STRACHEY, Sir HENRY, first baronet (1736–1810), politician, born at Edinburgh on 23 May 1736, was the eldest surviving son of Henry Strachey (1706–1765) of Sutton Court in Somerset, by his first wife Helen, daughter of Robert Clerk of Listonfield, Midlothian, and Edinburgh, physician.

His grandfather, John Strachey (1671–1743), geologist, was the only son of John Strachey (d. 4 Feb. 1674), the friend of Locke (cf. Fox Bourne, Life of John Locke, 1876). He was the author of 'Observations on the different Strata of Earths and Minerals' (London, 1727, 8vo), which, according to Sir Charles Lyell [q. v.], was the first treatise in which the theory of stratification was suggested. He was elected a fellow of the Royal Society on 5 Nov. 1719, and died on 11 June 1743. He was twice married first to Elizabeth, daughter of William Elletson; and secondly to Christiana, daughter of Richard Staveley. He had issue by both marriages.

His grandson Henry, on the recommendation of George Grenville [q. v.], was appointed private secretary to Lord Olive during his last visit to India in 1764. Olive afterwards spoke of his abilities in the highest terms in the House of Commons on 30 March 1772. On 5 Dec. 1768 he was returned to parliament for Pontefract, and on 10 Oct. 1774 for Bishop's Castle in Shropshire, one of Olive's boroughs. This seat he vacated in 1778 on being appointed clerk of deliveries of ordnance, and was returned on 1 Oct. for Saltash. In 1780 he accepted the Chiltern Hundreds, and on 26 June was again returned for Bishop's Castle in place of Alexander Wedderburn (afterwards first Earl of Rosslyn) [q. v.] This seat he retained until 1802, when he was returned on 7 July for the Sussex borough of East Grinstead, which he represented until his retirement in 1807.

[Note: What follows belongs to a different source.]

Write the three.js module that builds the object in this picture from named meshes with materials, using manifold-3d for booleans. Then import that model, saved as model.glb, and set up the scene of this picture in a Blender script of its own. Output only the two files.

In 1774 Strachey was appointed secretary to the commission for restoring peace to America, and from October 1780 to April 1782 he was principal storekeeper of the ordnance. From 29 March to 15 July 1782 he was joint secretary of the treasury. In the same year he became joint under-secretary of state for the home department, and in the negotiations for peace with the American colonies at Paris in 1783 he assisted the king's commissioners (see Hodgins, British and American Diplomacy affecting Canada, 1900). In that year he was again storekeeper of the ordnance from 12 April to December, and in 1794 master of the king's household. In 1801 he was created a baronet. He was a fellow of the Society of Antiquaries. He died in London on 1 Jan. 1810 in Hill Street, Berkeley Square. On 23 May 1770 he married Jane, only daughter of John Kelsall of Greenwich, and widow of Thomas Latham, captain in the royal navy. She died on 12 Feb. 1824, leaving three sons and a daughter. The second son, Edward (1774-1832), and his wife Julia (d. 20 Nov. 1847), youngest daughter of Major-general William Kirkpatrick [q. v.], were friends of Thomas Carlyle (Froude, Life of Carlyle; Carlyle, Reminiscences, ed. Froude).

[Gent. Mag. 1810, i. 93; Official Ret. Memb. of Parl.; Burke's Peerage; Sir A. J. Arbuthnot's Lord Clive, 1900 (Builders of Greater Britain).]